Leaving aside irritating questions such as ‘Who in their right minds would set off on a fishing boat in the middle of a storm?’ or ‘Why would anyone think that walking miles in high heels is a great idea?’, this film managed to charm me. For I like Amy Adams quite as much as my husband does, and she brings an endearing quality to her rendition of the uptight, tightly-wound Anna, who rarely lets her mask skip to reveal her vulnerability. She radiates warmth and essential goodness, and I like her seemingly unconscious little expressions that always make me break into a grin.
Matthew Goode provided some much-needed addition to what Shalini calls ‘human eye-candy’. (I also realised where I’d ‘seen’ him before – he was Henry Talbot on Downton Abbey.) Add Ireland’s natural beauty – they really shot in some beautiful places, some nice music, some [corny, but] laugh-out-loud dialogues (and you’ve an essentially low-brow film that’s pretty damn palatable. 
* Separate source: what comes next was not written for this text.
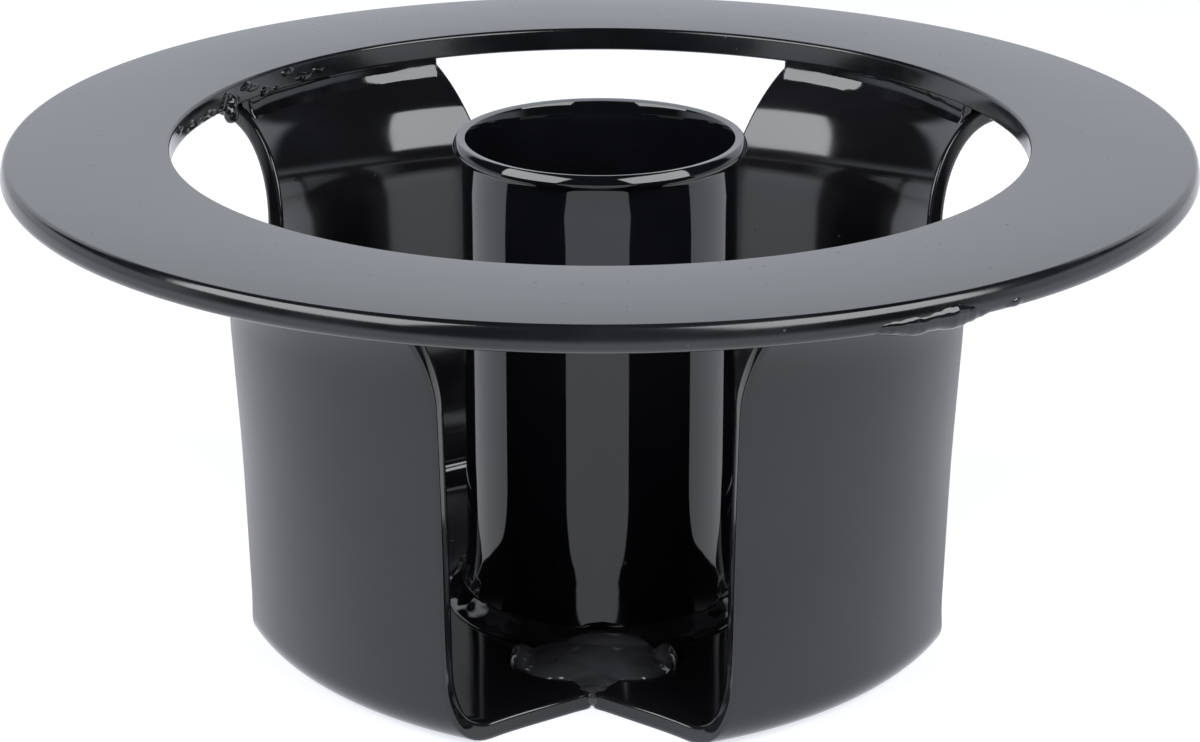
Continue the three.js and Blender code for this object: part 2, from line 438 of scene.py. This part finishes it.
# %% Give the leaf its thickness and rounded edges
EDGE_CREASE = 0.45
select_only(leaf)
bpy.ops.object.mode_set(mode="EDIT")
bpy.ops.mesh.select_all(action="SELECT")
bpy.ops.mesh.normals_make_consistent(inside=False)
bpy.ops.object.mode_set(mode="OBJECT")
sheet = leaf.modifiers.new("sheet", "SOLIDIFY")
sheet.thickness = SHEET * MM
sheet.offset = 0
sheet.edge_crease_inner = sheet.edge_crease_outer = EDGE_CREASE
rounding = leaf.modifiers.new("rounding", "SUBSURF")
rounding.levels = rounding.render_levels = 2
finish_modifiers(leaf)
bpy.ops.object.shade_smooth()
print("leaf faces", len(leaf.data.polygons))

# %% Copy the leaf to its four places
LEAF_PLACES = {"front_left": 225, "front_right": 315, "back_right": 45, "back_left": 135}


def turned_copy(piece, name, degrees):
    """A copy with its own mesh, turned round the upright axis, its place kept in the mesh."""
    copy = piece.copy()
    copy.data = piece.data.copy()
    copy.name = copy.data.name = name
    bpy.context.scene.collection.objects.link(copy)
    select_only(copy)
    copy.rotation_euler = (0, 0, math.radians(degrees))
    bpy.ops.object.transform_apply(rotation=True)
    return copy


leaves = []
for place, degrees in LEAF_PLACES.items():
    leaves.append(turned_copy(leaf, f"cup_leaf_{place}", degrees))
    stand_for(leaves[-1], "leaf_enamel", f"leaf_{place}")
bpy.data.objects.remove(leaf)
print("leaves", [piece.name for piece in leaves])


# %% [markdown]
# ## The centre tube
# A length of two-inch tube stands on the floor. Its mouth is swaged out into a short steep lip, whose
# narrow top catches a thin line of light. At its foot the enamel has drained down and thickened the wall
# by a hair, so the wall starts to lean outwards there. It is the glossiest part, with hardly a ripple.

# %% Draw and spin the tube
TUBE_OUTER = 25.4
TUBE_WALL = 1.9
TUBE_FOOT = 3.5
TUBE_TOP = 93.2
LIP_OUTER = 27.0
LIP_RUNS = [
    (90, 38, 0.35),
    (38, 20, 1.35),
    (20, -20, 0.6),
    (-20, -80, 0.9),
    (-80, -40, 0.9),
]
LIP_INSIDE = [(24.75, 92.95), (24.5, 92.3), (24.2, 90.0), (23.8, 86.0)]
OUTSIDE_HEIGHTS = [3.5, 5, 6, 7, 8, 9, 10, 11, 12, 13.5, 15, 17.5, 30, 50, 70, 85]
BORE_HEIGHTS = [80.0, 60.0, 30.0, TUBE_FOOT]
DRAIN_TOP = 17.5
DRAIN_GROWTH = 0.0072
TUBE_STEPS = 192


def drained_radius(height):
    """The tube's outer radius: enamel gathers over the last few mm above the foot."""
    return TUBE_OUTER + DRAIN_GROWTH * max(DRAIN_TOP - height, 0) ** 2


tube_bore = TUBE_OUTER - TUBE_WALL
lip = walk_edge(LIP_RUNS, LIP_OUTER, TUBE_TOP)
tube_section = (
    [(drained_radius(height), height) for height in OUTSIDE_HEIGHTS]
    + [(TUBE_OUTER, lip[-1][1] - 0.5)]
    + lip[::-1]
    + LIP_INSIDE
    + [(tube_bore, height) for height in BORE_HEIGHTS]
)
tube = draw_line("tube", in_metres(tube_section + tube_section[:1]))
spin_line(TUBE_STEPS)
select_only(tube)
bpy.ops.object.shade_smooth_by_angle(angle=SHARP_EDGE)
stand_for(tube, "tube_enamel", "centre_tube")
print("tube faces", len(tube.data.polygons))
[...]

Just don’t view it through a feminist lens, because as in nearly every rom-com, the woman is rather silly in love and needs to be nudged into ‘knowing what her heart wants’. The stereotypes are gender-neutral though; the man is broodingly handsome in a Rochester-kind of way, and is a rude, manner-less boor who has suffered™ from heartbreak. ­Every single rom-com trope that can be there, is there. Accept those stereotypes, view it as a spoof on a rom-com, and ­­­it’s a very pleasant way to spend a Friday evening.

p.s. S recovered from a critically-panned rom-com (despite Amy Adams) by watching a critically-panned sci-fi horror film known as the 'Piranhaconda' which (according to him), was about the illegitimate offspring of a piranha and an anaconda. That, by the way, is also his defence against the accusation I usually level against him on this blog that of being a film snob.